— start of DATASET EXCERPT —

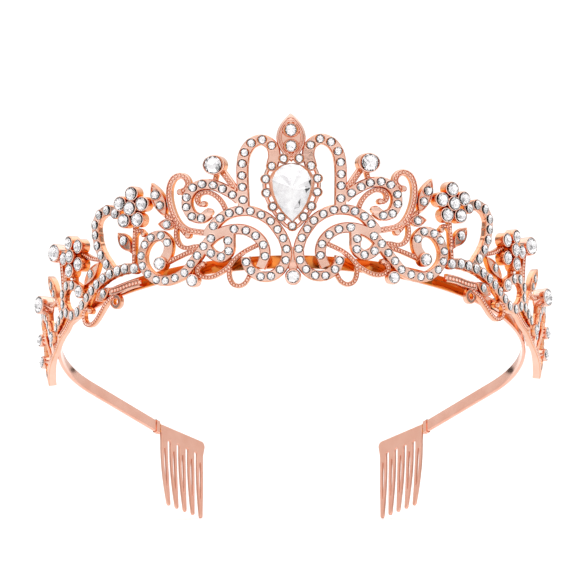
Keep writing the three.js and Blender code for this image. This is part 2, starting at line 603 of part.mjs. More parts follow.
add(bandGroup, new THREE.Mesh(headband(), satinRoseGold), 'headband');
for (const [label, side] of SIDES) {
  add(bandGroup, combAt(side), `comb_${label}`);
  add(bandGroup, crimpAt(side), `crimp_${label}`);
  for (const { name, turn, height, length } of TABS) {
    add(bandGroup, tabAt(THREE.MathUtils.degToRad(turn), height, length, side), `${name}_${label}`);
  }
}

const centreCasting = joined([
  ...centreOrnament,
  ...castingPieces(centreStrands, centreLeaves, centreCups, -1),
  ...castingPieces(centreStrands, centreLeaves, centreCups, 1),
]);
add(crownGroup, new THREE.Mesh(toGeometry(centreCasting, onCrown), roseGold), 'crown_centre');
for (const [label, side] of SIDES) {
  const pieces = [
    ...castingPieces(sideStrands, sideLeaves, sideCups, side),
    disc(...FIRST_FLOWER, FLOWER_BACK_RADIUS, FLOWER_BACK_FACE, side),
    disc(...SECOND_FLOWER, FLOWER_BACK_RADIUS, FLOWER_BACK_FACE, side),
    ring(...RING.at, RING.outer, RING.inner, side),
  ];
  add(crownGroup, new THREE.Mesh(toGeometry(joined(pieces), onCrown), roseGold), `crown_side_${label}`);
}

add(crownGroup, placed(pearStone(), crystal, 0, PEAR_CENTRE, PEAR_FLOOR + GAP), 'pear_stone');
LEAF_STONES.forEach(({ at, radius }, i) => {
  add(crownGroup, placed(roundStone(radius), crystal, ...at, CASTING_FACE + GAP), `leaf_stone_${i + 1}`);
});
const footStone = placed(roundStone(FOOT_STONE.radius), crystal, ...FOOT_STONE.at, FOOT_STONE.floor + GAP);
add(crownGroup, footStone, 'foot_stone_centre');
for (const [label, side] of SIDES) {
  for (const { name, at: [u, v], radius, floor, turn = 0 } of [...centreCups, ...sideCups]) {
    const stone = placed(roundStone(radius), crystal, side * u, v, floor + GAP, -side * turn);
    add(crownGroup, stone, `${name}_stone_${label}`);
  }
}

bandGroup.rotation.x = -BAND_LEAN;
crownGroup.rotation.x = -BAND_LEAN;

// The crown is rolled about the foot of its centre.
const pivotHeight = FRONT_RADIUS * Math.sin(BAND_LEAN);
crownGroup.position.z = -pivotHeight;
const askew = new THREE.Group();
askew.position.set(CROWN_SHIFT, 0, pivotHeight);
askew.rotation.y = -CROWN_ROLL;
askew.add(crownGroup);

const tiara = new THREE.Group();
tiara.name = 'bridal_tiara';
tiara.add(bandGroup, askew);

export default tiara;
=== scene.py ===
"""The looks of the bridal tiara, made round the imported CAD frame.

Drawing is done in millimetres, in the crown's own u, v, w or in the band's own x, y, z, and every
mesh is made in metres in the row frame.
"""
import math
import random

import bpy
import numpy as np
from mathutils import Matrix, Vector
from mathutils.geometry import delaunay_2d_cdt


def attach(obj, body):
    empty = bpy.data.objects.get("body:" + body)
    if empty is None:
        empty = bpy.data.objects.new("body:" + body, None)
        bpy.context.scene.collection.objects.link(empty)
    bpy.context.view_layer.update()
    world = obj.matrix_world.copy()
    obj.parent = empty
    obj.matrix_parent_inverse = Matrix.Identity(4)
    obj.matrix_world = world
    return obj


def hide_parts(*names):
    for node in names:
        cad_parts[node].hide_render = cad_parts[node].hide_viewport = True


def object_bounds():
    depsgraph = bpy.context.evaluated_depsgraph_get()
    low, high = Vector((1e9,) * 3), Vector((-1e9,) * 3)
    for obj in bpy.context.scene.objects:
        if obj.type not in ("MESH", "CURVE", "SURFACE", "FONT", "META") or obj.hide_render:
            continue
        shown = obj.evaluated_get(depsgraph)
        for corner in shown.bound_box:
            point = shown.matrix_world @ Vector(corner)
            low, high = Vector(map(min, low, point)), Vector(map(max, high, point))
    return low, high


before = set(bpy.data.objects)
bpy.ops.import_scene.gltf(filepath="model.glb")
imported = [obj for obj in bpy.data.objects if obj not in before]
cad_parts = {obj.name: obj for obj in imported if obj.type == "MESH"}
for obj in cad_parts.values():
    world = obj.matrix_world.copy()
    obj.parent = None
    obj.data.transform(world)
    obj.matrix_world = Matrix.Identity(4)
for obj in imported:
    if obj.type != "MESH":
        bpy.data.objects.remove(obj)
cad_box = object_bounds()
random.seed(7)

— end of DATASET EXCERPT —

### SET EXERCISE
Retype, in the same exact form, the lines of the material above from the line holding "bandGroup.rotation.x = -BAND_LEAN;" through the line holding "cad_parts[node].hide_render = cad_parts[node].hide_viewport".

### EXPECTED ANSWER
bandGroup.rotation.x = -BAND_LEAN;
crownGroup.rotation.x = -BAND_LEAN;

// The crown is rolled about the foot of its centre.
const pivotHeight = FRONT_RADIUS * Math.sin(BAND_LEAN);
crownGroup.position.z = -pivotHeight;
const askew = new THREE.Group();
askew.position.set(CROWN_SHIFT, 0, pivotHeight);
askew.rotation.y = -CROWN_ROLL;
askew.add(crownGroup);

const tiara = new THREE.Group();
tiara.name = 'bridal_tiara';
tiara.add(bandGroup, askew);

export default tiara;
=== scene.py ===
"""The looks of the bridal tiara, made round the imported CAD frame.

Drawing is done in millimetres, in the crown's own u, v, w or in the band's own x, y, z, and every
mesh is made in metres in the row frame.
"""
import math
import random

import bpy
import numpy as np
from mathutils import Matrix, Vector
from mathutils.geometry import delaunay_2d_cdt


def attach(obj, body):
    empty = bpy.data.objects.get("body:" + body)
    if empty is None:
        empty = bpy.data.objects.new("body:" + body, None)
        bpy.context.scene.collection.objects.link(empty)
    bpy.context.view_layer.update()
    world = obj.matrix_world.copy()
    obj.parent = empty
    obj.matrix_parent_inverse = Matrix.Identity(4)
    obj.matrix_world = world
    return obj


def hide_parts(*names):
    for node in names:
        cad_parts[node].hide_render = cad_parts[node].hide_viewport = True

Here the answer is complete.